At the end of June, Anthony Fauci, the White House health advisor and NIAID director, said the US was unlikely to develop herd immunity as a vaccine would potentially be only partially effective, adding he would be happy if a first vaccine was only 70%–75% effective. A day later the FDA released its vaccine guidance saying a vaccine would only need to be 50% effective in a placebo-controlled trial: an efficacy similar to the annual flu jab. Response has been mixed, with some experts saying the 50% figure is too low and others saying it is too high.
O’Brien says the WHO hasn’t specified the minimum effectiveness of a Covid vaccine, calling the determination complex ‘but there are certainly arguments for an efficacy lower than 50%’. She says as long as trials can enrol participants quickly and take place in areas where the disease is circulating then efficacy can be established in less than 12 months.
Maintaining confidence
Ensuring a vaccine is safe and effective will be essential in keeping the public’s trust in vaccines. There is a risk a fast-tracked vaccine could dent this and compromise vaccination programmes. Already in the US, around 30% of the public say they would reject a covid vaccine, according to various surveys. Poland says policies have to be driven by the science and effectively communicated to the public.
But with economies flagging from the health crisis, will society accept more risk in a vaccine? Bridle acknowledges this could be the case with Covid-19. Poland says the risk–benefit ratio of all vaccines will be carefully reviewed by authorities but notes risk boundaries are subjective.

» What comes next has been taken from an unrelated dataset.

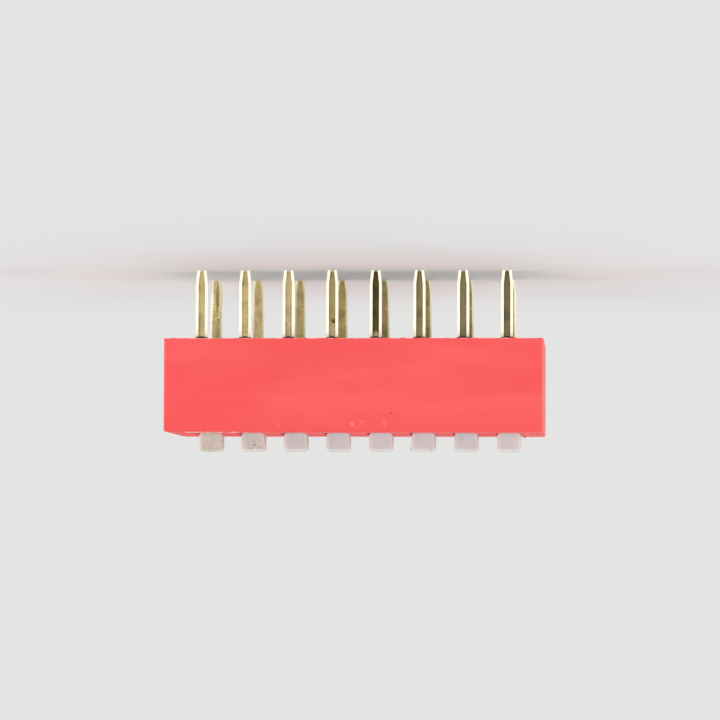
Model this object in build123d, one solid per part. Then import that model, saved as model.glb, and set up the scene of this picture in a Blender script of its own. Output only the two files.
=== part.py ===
from build123d import *
from math import radians, tan
import os

# Eight-position slide DIP switch for a printed circuit board. All sizes are in millimetres.
#
# Frame: Z = 0 is the seating plane, where the underside meets the board. +Z points out of the
# board through the actuator face, X runs along the row of sliders, and the origin is at the
# centre of the pin grid. Terminals 1 to 8 stand in the -Y row from -X to +X, and terminals
# 9 to 16 in the +Y row from +X to -X. The sliders are modelled at the -Y (OFF) end of their
# slots and travel towards +Y (ON).

# --- pin grid
POSITIONS = 8
PITCH = 2.54
ROW_SPACING = 7.62

# --- cover: a five-sided shell, open underneath, with one slot for each knob
COVER_HEIGHT = 5.4
COVER_WALL = 0.75
COVER_END_ROOM = 0.09       # inside the end walls, beyond the last position's share of the pitch
COVER_PIN_GAP = 0.13        # inside the side walls, beside the pins' flange edges
COVER_TOP = 0.8
COVER_EDGE_RADIUS = 0.12
SLOT_CORNER_RADIUS = 0.12
SLOT_SIDE_GAP = 0.05
SLOT_END_GAP = 0.05

# --- base: the floor that carries the terminals, with ribs between the positions
BASE_GAP = 0.03             # between the base and the inside of the cover
FLOOR_HEIGHT = 2.2
RIB_WIDTH = 0.36
RIB_TOP_GAP = 0.1           # between the ribs and the underside of the cover's top
TROUGH_DEPTH = 0.5
TROUGH_INSIDE = 0.6         # from a pin row's centre line to the trough's inner wall

# --- terminals: formed strip, a channel below the seating plane and a contact pad inside
SHEET = 0.16
PIN_LENGTH = 4.0            # below the seating plane
PIN_MOUTH = 0.70            # across the flange edges
PIN_BACK = 0.64             # across the web
PIN_DEPTH = 0.42            # web and flanges together
PIN_BACK_RADIUS = 0.08
TAPER_LENGTH = 0.78
TIP_MOUTH = 0.53
TIP_BACK = 0.47
TANG_WIDTH = 0.90
TANG_BEND_RADIUS = 0.14     # outside of the bend from tang to pad
TANG_GAP = 0.03             # between the tang and its slot in the base
SHOULDER_GAP = 0.02         # between the flanges' upper ends and the base
PAD_OVERRUN = 0.25          # how far the long pad runs past the clip's near foot when ON
PAD_SPACING = 0.4           # the insulating gap between the two pads of a position

# --- terminal 1 is bent: twisted and leaning from a crease below the seating plane
BENT_TERMINAL = 1
CREASE_Z = -1.35
CREASE_LENGTH = 0.35
BENT_TWIST = -15.0          # degrees about the pin's own length
BENT_LEAN = 1.5             # degrees towards the next terminal of its row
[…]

O’Brien notes that trials will be halted either when a safety event is flagged or when the vaccine is found to be effective but ‘we can’t hold back an effective vaccine and forgo the benefit of it in the short-term in a pandemic situation just to wait for long-term safety evaluations’. Safety monitoring will continue after approval anyway, she adds.
But safety and efficacy concerns aside, there is more at stake here. Covid-19 won’t be the only coronavirus pandemic in the future, Bridle explains. The risk is we don’t build on the scientific gains once this pandemic recedes and we fail to use the data and technology to be ready to develop a safe and effective vaccine for the next coronavirus. Without funding, he says, this could be a real possibility.